Introduction

We will apply a wrapper selection method using forward search and decision trees as a model in the breast cancer Wisconsin dataset. First we will split the dataset into training and validation datasets.

data <- read.table('breast-cancer-wisconsin.data', na.strings = "?", sep=",")
data <- data[,-1]
names(data) <- c("ClumpThickness", 
                 "UniformityCellSize", 
                 "UniformityCellShape", 
                 "MarginalAdhesion",
                 "SingleEpithelialCellSize",
                 "BareNuclei",
                 "BlandChromatin",
                 "NormalNucleoli",
                 "Mitoses",
                 "Class")
data$Class <- factor(data$Class, levels=c(2,4), labels=c("benign", "malignant"))
set.seed(1234)
ind <- sample(2, nrow(data), replace=TRUE, prob=c(0.7, 0.3))
trainData <- data[ind==1,]
validationData <- data[ind==2,]
# remove cases with missing data
trainData <- trainData[complete.cases(trainData),]
validationData <- validationData[complete.cases(validationData),]

Naive Bayes

We can use the Naive Bayes algorithm to evaluate the forward selection algorithm both in the training and the validation datasets under the accuracy metric.

library(e1071)
model <- naiveBayes(Class ~ ., data=trainData, laplace = 1)
simpler_model <- naiveBayes(f, data=trainData, laplace = 1)

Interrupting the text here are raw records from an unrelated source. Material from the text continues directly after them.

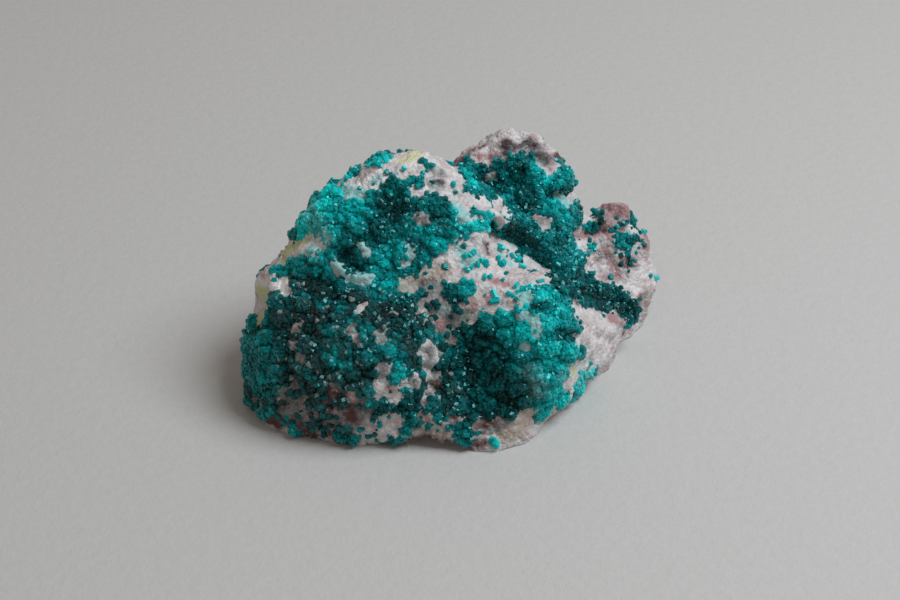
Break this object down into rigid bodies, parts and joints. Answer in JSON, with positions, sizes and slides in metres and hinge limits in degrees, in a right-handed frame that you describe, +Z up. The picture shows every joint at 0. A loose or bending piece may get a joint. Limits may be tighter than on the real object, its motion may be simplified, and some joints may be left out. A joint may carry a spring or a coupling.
{
  "type": "dioptase specimen",
  "caption": "Lump of pale calcite rock, domed at the left and ridged at the right, with crusts of small green dioptase crystals; stands on a flat underside.",
  "frame": {"origin": "middle of the bounding box in X and Y, at the flat underside in Z", "axes": "+X along the specimen's long side, towards the low right block; -Y towards the front that carries most of the crystals; +Z up from the flat underside"},
  "size_m": [0.0736, 0.0516, 0.0426],
  "materials": {
    "rock": "matte",
    "dioptase": "gloss"
  },
  "bodies": {
    "root": {"matrix": "rock", "main_crust": "dioptase", "ridge_crust": "dioptase", "knob_crust": "dioptase", "block_patch": "dioptase", "shoulder_patch": "dioptase", "top_patch": "dioptase", "saddle_patch": "dioptase", "foot_patch": "dioptase", "back_patch": "dioptase"}
  },
  "joints": []
}
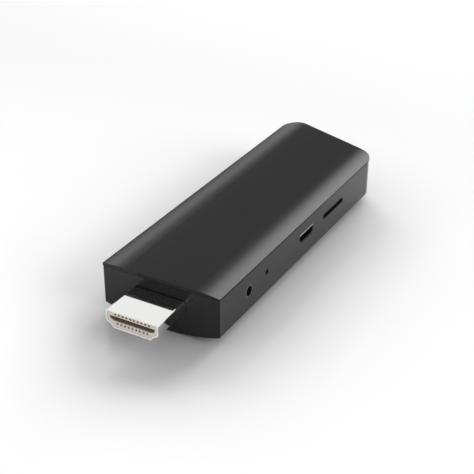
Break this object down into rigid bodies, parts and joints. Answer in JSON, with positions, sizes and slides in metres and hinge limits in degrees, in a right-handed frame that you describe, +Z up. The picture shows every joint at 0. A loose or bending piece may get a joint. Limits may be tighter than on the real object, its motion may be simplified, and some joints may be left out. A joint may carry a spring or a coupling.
{
  "type": "streaming stick",
  "caption": "Dark video stick with an HDMI plug on its front face, and a jack, reset hole, micro-USB inlet and microSD slot along one side.",
  "frame": {"origin": "middle of the whole stick's length and width, on the lowest line of the belly", "axes": "+Z up out of the lid, +Y away from the plug along the stick, +X out of the side with the ports"},
  "size_m": [0.0318, 0.1072, 0.0133],
  "materials": {
    "case_plastic": "satin moulded black plastic",
    "lid_plastic": "fine-grained satin black plastic",
    "circuit_board": "green solder mask",
    "screw_steel": "zinc-plated steel",
    "plug_metal": "bright nickel plate",
    "cream_plastic": "cream moulded insulator",
    "contact_gold": "gold flash",
    "socket_plastic": "black moulded nylon",
    "spring_metal": "tinned spring metal",
    "can_metal": "tin-plated sheet steel",
    "button_plastic": "moulded acetal",
    "chip_epoxy": "moulded epoxy",
    "ferrite": "pressed ferrite",
    "capacitor_ceramic": "fired ceramic",
    "antenna_ceramic": "white ceramic",
    "pad_silicone": "soft silicone pad",
    "spreader_aluminium": "rolled plate"
  },
  "bodies": {
    "stick": {"bottom_case": "case_plastic", "top_cover": "lid_plastic", "main_board": "circuit_board", "board_screws": "screw_steel", "hdmi_shell": "plug_metal", "hdmi_insulator": "cream_plastic", "hdmi_upper_contacts": "contact_gold", "hdmi_lower_contacts": "contact_gold", "jack_body": "socket_plastic", "jack_contacts": "spring_metal", "reset_switch_base": "socket_plastic", "reset_switch_frame": "can_metal", "reset_dome": "spring_metal", "reset_switch_terminals": "spring_metal", "usb_shell": "can_metal", "usb_insulator": "socket_plastic", "usb_contacts": "contact_gold", "card_socket_base": "socket_plastic", "card_socket_cover": "can_metal", "card_contacts": "contact_gold", "card_eject_spring": "spring_metal", "system_chip": "chip_epoxy", "memory_chips": "chip_epoxy", "flash_chip": "chip_epoxy", "power_chip": "chip_epoxy", "power_inductors": "ferrite", "crystals": "can_metal", "capacitors": "capacitor_ceramic", "wifi_board": "circuit_board", "wifi_shield": "can_metal", "chip_antenna": "antenna_ceramic", "shield_frame": "can_metal", "shield_lid": "can_metal", "thermal_pad": "pad_silicone", "gap_pad": "pad_silicone", "heat_spreader": "spreader_aluminium"},
    "plunger": {"reset_plunger": "button_plastic"},
    "slider": {"card_slider": "button_plastic"},
    "cam_pin": {"card_cam_pin": "spring_metal"}
  },
  "joints": [
    {"name": "reset_press", "type": "slide", "parent": "stick", "child": "plunger", "axis": [-1, 0, 0], "range_m": [0, 0.00025], "stiffness_N_per_m": 600, "springref_m": -0.0005, "deforming": ["reset_dome"]},
    {"name": "card_push", "type": "slide", "parent": "stick", "child": "slider", "axis": [-1, 0, 0], "range_m": [0, 0.0036], "stiffness_N_per_m": 150, "springref_m": -0.002, "deforming": ["card_eject_spring"]},
    {"name": "cam_pin_swing", "type": "hinge", "parent": "stick", "child": "cam_pin", "pos_m": [0.0136, 0.0242, 0.00891], "axis": [0, 0, 1], "range_deg": [0, 3.2]}
  ],
  "couplings": [
    {"joint": "cam_pin_swing", "follows": "card_push", "rad_per_m": 15.263}
  ]
}
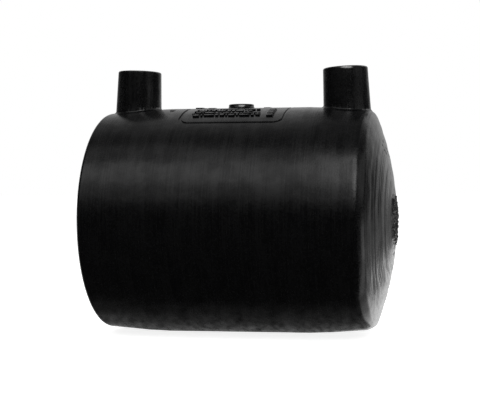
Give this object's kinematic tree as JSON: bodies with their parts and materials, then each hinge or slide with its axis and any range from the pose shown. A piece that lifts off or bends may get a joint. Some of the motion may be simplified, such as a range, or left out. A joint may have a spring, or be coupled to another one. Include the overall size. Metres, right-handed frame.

pred <- predict(model, validationData)
simpler_pred <- predict(simpler_model, validationData)

library(MLmetrics)
train_pred <- predict(model, trainData)
train_simpler_pred <- predict(simpler_model, trainData)
paste("Accuracy in training all attributes", 
      Accuracy(train_pred, trainData$Class), sep=" - ")
## [1] "Accuracy in training all attributes - 0.957805907172996"
paste("Accuracy in training forward search attributes", 
      Accuracy(train_simpler_pred, trainData$Class), sep=" - ")
## [1] "Accuracy in training forward search attributes - 0.953586497890295"
paste("Accuracy in validation all attributes", 
      Accuracy(pred, validationData$Class), sep=" - ")
## [1] "Accuracy in validation all attributes - 0.976076555023923"
paste("Accuracy in validation forward search attributes", 
      Accuracy(simpler_pred, validationData$Class), sep=" - ")
## [1] "Accuracy in validation forward search attributes - 0.971291866028708"

In the breast cancer Wisconsin dataset, the feature selection algorithm did not outperform the use of all attributes. The obvious cause is that there 9 attributes are handpicked by domain experts and have indeed a predictive power all together. So removing some does not product better results.